Now, however, two years after the National Numeracy project began at the school, her six-year-olds count backwards and forwards in twos, adding and subtracting with the greatest of ease. Mental calculation is now an integral part of their mathematical diet, and by all appearances the children love it.

"I've been teaching for 20 years, and I feel this is the most wonderful thing," she says. "This has really brought them on, and they're working in their heads with numbers up to 1,000. I enjoy it too."

After the quickfire number games of the oral part of the lesson, the children move into three ability groups - one with Mrs Holland, one with the classroom assistant, one on their own - to work on adding three numbers together. They are encouraged to use a variety of ways of recording their answers: unifix cubes, or drawing dots, as well as written symbols and they work things out in their heads whenever they can.

In the final 10-minute plenary, they talk as a class about what they've done, and about what is planned for the next day.

The pupils radiate enthusiasm: "I like adding four numbers together - my Dad's learning me at home," says Faybian.

"I like doing sums," says Wendy. "It's a bit difficult in my head, but I can do sums like 20 plus 20 is 40."

"I like sums, because they're hard for me," says Nasir. "Sometimes I use my head, sometimes I use fingers or cubes."

Sue Gormley, the head, believes the numeracy strategy has lifted the profile of maths in the school and made it more enjoyable for the children.

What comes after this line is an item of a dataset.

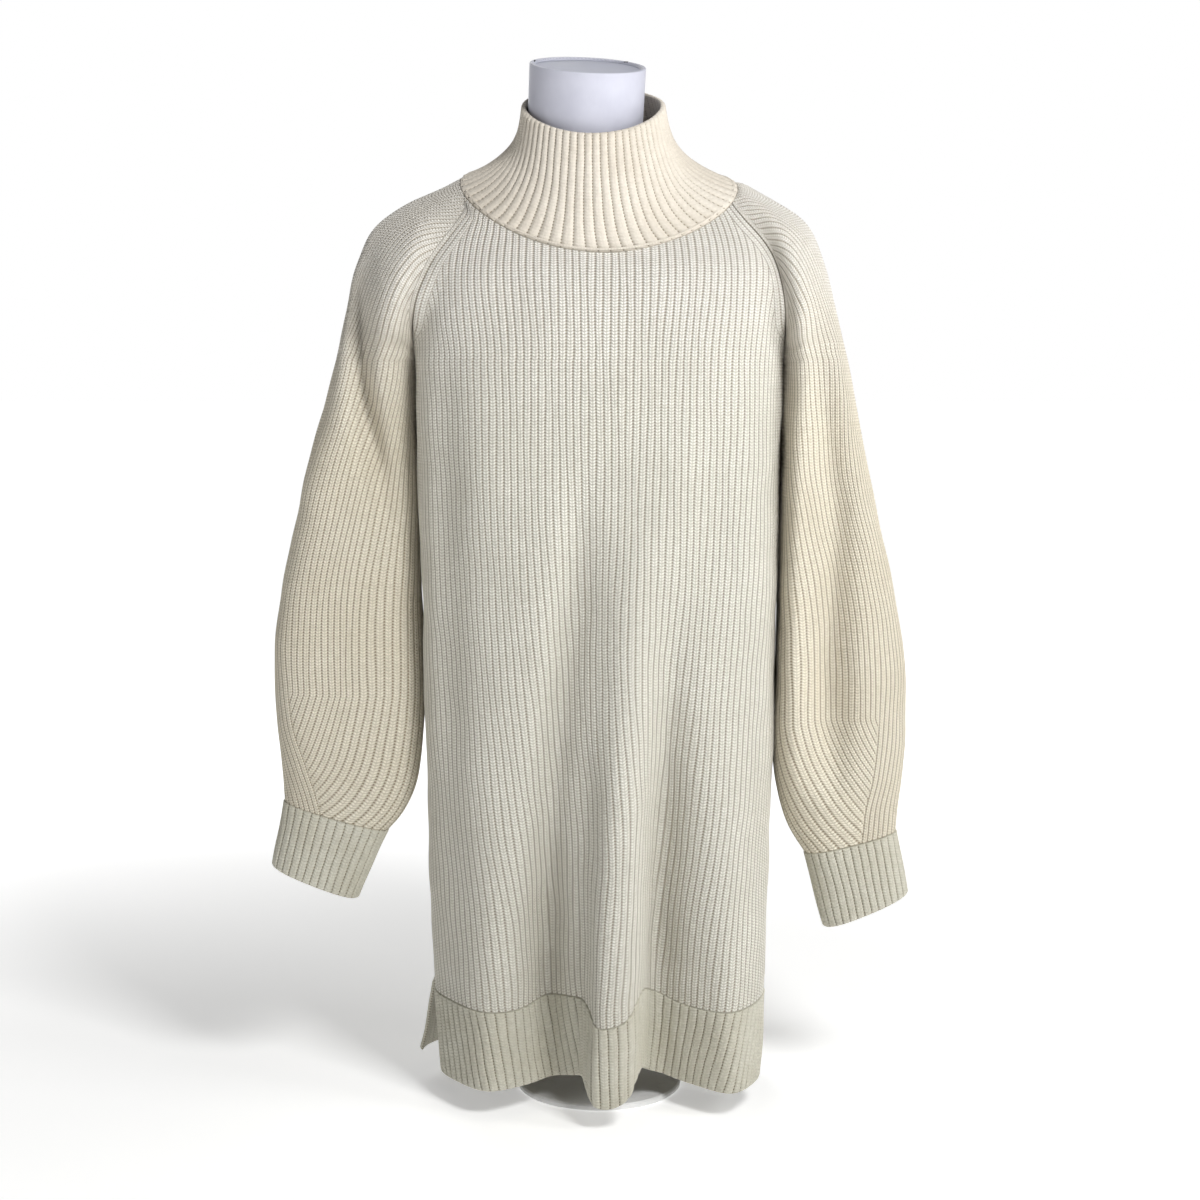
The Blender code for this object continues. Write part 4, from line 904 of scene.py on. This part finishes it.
# ---------------------------------------------------------------- the form's neck
COVER_SIDES, DISC_SIDES = 128, 96
ROLL_FALL, ROLL_LIP = 0.0006, 0.0010        # the roll's inner slope and the lip under it
ROLL_WIDTH, ROLL_STEPS, ROLL_ANGLE = 0.0017, 5, math.radians(35)
SMOOTH_ANGLE, PIN_SMOOTH_ANGLE = math.radians(50), math.radians(40)
DISC_THICK, DISC_LEVEL, DISC_UNDER = 0.0006, 0.0005, 0.0010      # and how far under the roll
DISC_DOME = ((0.014, 0.0003), (0.018, 0.0001))      # rings of the dome: inset, rise
STITCHES, STITCH_FROM, STITCH_SPAN = 31, 28.0, 128.0
STITCH_RADIUS, STITCH_SHAPE = 0.0004, (0.9, 2.6, 0.8)
STITCH_INSIDE, STITCH_LEVEL = 0.0003, 0.0026
PIN_RADIUS, PIN_LENGTH, PIN_SINK, PIN_LEVEL = 0.0007, 0.0050, 0.0026, 0.0027
PIN_TIP, PINS_AT = math.radians(80), (34.0, 158.0)


def select_only(piece):
    bpy.ops.object.select_all(action="DESELECT")
    piece.select_set(True)
    bpy.context.view_layer.objects.active = piece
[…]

The school's maths SATs results are also improving.

"Children very early on get the idea they can't do maths, but this has helped them gain confidence."

She thinks that schools starting the maths lesson will find it easier than the literacy hour "because people want help with maths".

Ward End School hopes to run more workshops to explain the strategy to parents as well as to provide boxes for them to borrow, containing mathematical games and activities.

Anne Jones, the maths co-ordinator, says: "We get parents saying they were no good at school, who are scared to help their children - but they are the ones who should benefit from the strategy, because it's fun."